EXTRACTED RECORDS start
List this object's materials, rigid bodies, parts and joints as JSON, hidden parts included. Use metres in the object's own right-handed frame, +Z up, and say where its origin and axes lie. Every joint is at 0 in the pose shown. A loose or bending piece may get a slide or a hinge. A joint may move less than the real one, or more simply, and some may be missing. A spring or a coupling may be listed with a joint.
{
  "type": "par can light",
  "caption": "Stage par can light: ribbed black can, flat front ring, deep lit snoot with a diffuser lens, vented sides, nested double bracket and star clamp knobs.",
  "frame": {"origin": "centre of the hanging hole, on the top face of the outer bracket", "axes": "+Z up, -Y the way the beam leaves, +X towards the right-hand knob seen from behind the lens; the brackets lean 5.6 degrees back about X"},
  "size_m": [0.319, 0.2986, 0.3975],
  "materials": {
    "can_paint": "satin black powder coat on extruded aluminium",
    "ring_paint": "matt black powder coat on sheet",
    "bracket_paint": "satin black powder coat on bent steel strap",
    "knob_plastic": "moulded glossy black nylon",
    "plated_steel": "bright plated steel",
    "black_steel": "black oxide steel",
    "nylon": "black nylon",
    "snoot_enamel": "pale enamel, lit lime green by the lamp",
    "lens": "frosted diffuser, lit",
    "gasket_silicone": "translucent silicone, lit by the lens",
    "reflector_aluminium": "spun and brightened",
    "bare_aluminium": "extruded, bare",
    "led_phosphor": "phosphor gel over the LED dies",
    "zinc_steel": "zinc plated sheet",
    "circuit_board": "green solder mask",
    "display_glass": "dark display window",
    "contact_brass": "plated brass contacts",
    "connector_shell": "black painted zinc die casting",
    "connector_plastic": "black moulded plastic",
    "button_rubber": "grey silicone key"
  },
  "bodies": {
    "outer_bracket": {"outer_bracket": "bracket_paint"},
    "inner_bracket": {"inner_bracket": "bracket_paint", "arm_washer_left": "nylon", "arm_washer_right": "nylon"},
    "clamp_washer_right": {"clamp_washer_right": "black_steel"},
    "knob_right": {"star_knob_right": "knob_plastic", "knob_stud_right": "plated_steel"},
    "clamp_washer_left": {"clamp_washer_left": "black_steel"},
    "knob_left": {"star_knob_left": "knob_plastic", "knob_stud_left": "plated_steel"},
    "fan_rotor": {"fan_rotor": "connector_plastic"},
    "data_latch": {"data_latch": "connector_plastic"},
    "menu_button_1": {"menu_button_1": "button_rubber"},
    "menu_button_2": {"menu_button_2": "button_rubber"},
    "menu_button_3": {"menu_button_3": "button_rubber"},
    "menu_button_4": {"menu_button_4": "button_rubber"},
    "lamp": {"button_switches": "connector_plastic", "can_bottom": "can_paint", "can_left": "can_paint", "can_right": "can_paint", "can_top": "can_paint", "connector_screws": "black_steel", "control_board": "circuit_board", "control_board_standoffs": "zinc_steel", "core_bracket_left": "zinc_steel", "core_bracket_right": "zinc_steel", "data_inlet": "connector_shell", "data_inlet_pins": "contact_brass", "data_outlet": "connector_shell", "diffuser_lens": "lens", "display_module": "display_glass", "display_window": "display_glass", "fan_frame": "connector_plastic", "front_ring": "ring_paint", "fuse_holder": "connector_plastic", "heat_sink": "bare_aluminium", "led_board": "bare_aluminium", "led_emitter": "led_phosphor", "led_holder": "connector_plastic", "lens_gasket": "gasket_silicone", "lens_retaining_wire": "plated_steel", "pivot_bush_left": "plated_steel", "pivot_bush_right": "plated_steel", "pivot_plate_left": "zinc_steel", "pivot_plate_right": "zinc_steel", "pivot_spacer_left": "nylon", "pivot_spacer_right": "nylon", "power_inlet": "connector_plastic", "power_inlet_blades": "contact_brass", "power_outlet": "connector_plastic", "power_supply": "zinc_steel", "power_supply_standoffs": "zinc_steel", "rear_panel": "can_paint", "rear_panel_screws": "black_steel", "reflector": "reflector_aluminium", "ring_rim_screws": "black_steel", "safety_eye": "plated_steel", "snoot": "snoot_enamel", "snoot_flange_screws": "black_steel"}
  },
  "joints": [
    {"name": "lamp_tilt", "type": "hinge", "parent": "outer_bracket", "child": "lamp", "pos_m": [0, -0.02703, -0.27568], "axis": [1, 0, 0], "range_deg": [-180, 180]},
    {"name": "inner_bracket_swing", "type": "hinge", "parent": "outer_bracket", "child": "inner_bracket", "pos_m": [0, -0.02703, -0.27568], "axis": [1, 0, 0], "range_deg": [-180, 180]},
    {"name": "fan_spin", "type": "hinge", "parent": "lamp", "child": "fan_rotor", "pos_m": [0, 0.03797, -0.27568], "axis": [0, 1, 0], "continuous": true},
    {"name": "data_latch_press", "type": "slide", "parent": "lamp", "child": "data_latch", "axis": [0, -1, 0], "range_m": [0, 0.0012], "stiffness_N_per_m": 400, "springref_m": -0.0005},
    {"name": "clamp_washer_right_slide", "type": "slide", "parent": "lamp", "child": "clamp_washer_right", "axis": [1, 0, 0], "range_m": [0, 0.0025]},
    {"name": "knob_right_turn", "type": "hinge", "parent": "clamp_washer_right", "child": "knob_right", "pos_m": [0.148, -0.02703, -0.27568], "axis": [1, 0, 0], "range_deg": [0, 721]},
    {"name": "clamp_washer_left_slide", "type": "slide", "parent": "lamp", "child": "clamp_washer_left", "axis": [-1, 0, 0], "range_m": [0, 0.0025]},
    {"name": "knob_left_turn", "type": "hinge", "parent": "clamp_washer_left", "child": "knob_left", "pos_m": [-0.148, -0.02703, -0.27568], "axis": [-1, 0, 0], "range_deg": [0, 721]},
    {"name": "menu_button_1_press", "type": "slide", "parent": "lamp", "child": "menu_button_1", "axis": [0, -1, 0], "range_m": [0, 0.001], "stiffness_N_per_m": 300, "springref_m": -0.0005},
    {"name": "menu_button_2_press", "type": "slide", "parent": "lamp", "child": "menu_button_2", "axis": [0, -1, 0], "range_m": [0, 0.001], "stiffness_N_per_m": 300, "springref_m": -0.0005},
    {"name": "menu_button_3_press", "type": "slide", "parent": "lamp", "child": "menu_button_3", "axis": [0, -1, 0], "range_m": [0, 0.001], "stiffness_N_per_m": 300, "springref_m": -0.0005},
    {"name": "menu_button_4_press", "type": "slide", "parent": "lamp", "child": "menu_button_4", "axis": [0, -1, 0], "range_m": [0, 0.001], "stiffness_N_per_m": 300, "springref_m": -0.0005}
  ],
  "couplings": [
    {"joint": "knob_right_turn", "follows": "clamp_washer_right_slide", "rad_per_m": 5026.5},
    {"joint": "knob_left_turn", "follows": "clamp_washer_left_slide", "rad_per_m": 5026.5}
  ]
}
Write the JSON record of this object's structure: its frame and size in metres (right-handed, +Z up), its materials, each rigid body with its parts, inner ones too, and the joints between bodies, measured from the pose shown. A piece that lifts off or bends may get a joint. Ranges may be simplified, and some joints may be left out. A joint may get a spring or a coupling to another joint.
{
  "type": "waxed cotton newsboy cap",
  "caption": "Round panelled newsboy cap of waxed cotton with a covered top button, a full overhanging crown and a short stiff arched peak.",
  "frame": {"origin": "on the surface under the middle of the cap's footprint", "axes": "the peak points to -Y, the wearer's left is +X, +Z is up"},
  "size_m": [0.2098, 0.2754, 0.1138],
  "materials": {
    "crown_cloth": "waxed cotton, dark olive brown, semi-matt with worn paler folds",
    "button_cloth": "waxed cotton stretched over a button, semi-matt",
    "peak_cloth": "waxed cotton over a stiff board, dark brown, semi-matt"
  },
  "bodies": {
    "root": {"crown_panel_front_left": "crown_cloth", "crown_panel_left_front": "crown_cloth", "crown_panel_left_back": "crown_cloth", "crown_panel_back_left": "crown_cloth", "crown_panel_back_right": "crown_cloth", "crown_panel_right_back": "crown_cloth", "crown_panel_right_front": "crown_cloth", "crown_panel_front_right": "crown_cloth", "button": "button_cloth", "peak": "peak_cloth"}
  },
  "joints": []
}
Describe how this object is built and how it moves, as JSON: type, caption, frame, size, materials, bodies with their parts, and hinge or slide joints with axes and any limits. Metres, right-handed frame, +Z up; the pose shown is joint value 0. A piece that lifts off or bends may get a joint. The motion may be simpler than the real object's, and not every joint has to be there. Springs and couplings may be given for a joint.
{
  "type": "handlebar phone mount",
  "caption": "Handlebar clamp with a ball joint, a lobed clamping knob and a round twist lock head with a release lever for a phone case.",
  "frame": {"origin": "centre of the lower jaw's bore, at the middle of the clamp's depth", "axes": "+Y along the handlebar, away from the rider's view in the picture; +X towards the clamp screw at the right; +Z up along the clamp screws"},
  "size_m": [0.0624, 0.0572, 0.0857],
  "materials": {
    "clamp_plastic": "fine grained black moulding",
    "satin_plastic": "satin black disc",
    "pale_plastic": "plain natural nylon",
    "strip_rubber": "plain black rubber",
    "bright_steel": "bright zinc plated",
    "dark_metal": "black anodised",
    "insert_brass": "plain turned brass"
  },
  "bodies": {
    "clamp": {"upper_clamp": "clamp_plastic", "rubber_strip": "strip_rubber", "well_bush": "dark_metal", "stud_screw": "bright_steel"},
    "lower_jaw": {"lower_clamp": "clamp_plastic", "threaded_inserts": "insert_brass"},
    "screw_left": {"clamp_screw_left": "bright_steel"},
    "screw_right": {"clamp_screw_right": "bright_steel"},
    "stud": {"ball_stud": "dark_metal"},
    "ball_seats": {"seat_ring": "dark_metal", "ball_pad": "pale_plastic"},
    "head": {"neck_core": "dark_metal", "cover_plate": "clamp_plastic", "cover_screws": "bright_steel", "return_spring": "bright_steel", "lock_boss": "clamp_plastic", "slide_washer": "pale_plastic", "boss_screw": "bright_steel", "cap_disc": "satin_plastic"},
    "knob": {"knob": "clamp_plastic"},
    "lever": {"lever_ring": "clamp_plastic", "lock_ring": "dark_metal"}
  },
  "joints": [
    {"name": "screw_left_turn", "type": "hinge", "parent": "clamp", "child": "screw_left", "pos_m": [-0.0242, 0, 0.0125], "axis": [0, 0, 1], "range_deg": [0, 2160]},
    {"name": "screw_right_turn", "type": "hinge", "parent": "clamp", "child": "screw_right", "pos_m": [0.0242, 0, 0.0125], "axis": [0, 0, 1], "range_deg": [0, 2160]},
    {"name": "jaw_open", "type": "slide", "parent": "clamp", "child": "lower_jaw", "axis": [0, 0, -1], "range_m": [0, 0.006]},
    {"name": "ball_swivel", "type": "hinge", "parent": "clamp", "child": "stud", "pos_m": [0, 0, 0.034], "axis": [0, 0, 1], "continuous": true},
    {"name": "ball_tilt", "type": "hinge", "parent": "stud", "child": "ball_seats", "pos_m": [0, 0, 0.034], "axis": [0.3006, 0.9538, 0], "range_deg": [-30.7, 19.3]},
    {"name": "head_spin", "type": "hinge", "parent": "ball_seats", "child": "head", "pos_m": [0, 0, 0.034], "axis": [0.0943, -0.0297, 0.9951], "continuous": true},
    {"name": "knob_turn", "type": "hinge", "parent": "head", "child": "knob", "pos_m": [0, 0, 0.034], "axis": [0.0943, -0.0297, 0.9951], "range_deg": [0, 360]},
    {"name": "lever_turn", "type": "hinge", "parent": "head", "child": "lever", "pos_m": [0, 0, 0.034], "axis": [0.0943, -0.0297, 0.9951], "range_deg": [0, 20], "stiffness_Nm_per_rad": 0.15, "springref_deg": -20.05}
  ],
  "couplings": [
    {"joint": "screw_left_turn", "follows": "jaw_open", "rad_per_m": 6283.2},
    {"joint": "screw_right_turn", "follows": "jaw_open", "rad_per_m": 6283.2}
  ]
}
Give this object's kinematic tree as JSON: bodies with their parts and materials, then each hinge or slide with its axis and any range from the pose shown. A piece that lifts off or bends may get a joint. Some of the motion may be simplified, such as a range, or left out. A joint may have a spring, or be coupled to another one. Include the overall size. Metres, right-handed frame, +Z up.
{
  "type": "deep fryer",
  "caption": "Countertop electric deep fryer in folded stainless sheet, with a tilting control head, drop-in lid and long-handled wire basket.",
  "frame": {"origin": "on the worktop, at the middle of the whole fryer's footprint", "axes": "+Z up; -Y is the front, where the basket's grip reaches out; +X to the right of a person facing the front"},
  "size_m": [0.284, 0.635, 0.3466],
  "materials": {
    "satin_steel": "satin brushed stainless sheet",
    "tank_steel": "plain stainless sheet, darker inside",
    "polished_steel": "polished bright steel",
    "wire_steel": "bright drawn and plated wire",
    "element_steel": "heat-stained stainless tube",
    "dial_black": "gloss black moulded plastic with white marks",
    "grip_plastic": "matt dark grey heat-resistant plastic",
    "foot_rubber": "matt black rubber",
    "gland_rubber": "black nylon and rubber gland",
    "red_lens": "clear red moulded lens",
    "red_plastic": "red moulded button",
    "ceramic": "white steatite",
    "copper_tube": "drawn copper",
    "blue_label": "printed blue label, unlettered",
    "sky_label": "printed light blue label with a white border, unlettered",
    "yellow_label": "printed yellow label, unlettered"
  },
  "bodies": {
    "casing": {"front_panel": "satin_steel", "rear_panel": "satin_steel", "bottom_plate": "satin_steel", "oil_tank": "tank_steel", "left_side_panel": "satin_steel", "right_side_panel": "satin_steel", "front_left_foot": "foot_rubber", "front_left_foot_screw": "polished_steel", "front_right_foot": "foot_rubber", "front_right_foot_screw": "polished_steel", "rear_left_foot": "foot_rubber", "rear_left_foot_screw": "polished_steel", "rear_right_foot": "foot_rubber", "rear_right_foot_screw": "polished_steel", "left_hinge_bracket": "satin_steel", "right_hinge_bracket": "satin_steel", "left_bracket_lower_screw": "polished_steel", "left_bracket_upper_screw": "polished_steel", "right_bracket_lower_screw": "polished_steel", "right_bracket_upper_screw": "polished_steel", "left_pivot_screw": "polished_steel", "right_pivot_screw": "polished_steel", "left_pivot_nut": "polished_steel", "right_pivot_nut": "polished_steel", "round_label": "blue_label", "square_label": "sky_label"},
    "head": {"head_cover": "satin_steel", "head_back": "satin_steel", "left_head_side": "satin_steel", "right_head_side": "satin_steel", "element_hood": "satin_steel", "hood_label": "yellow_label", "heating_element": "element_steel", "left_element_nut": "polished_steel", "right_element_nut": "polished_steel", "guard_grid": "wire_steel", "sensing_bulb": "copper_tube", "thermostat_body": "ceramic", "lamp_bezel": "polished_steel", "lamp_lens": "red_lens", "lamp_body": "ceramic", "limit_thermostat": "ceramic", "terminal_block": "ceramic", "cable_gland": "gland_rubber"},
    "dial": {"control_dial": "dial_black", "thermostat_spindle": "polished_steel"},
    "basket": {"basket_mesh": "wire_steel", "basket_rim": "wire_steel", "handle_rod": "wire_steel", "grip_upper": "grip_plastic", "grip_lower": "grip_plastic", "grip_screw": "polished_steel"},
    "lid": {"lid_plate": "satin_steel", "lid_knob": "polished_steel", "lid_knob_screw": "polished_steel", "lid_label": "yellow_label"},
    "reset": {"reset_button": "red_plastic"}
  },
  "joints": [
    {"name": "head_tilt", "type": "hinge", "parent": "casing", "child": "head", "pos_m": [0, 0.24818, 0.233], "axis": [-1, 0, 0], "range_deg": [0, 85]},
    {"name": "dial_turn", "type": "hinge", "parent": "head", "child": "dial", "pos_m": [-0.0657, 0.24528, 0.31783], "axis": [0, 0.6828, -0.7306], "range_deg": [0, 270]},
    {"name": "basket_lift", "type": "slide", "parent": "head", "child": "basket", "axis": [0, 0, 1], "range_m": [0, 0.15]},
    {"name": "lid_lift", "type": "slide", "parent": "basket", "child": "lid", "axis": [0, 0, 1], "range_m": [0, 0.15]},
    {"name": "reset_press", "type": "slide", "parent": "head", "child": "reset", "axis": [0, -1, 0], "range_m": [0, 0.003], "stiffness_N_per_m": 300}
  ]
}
EXTRACTED RECORDS end
Only the number is wanted: how many lines in the data include the string "bends"?

3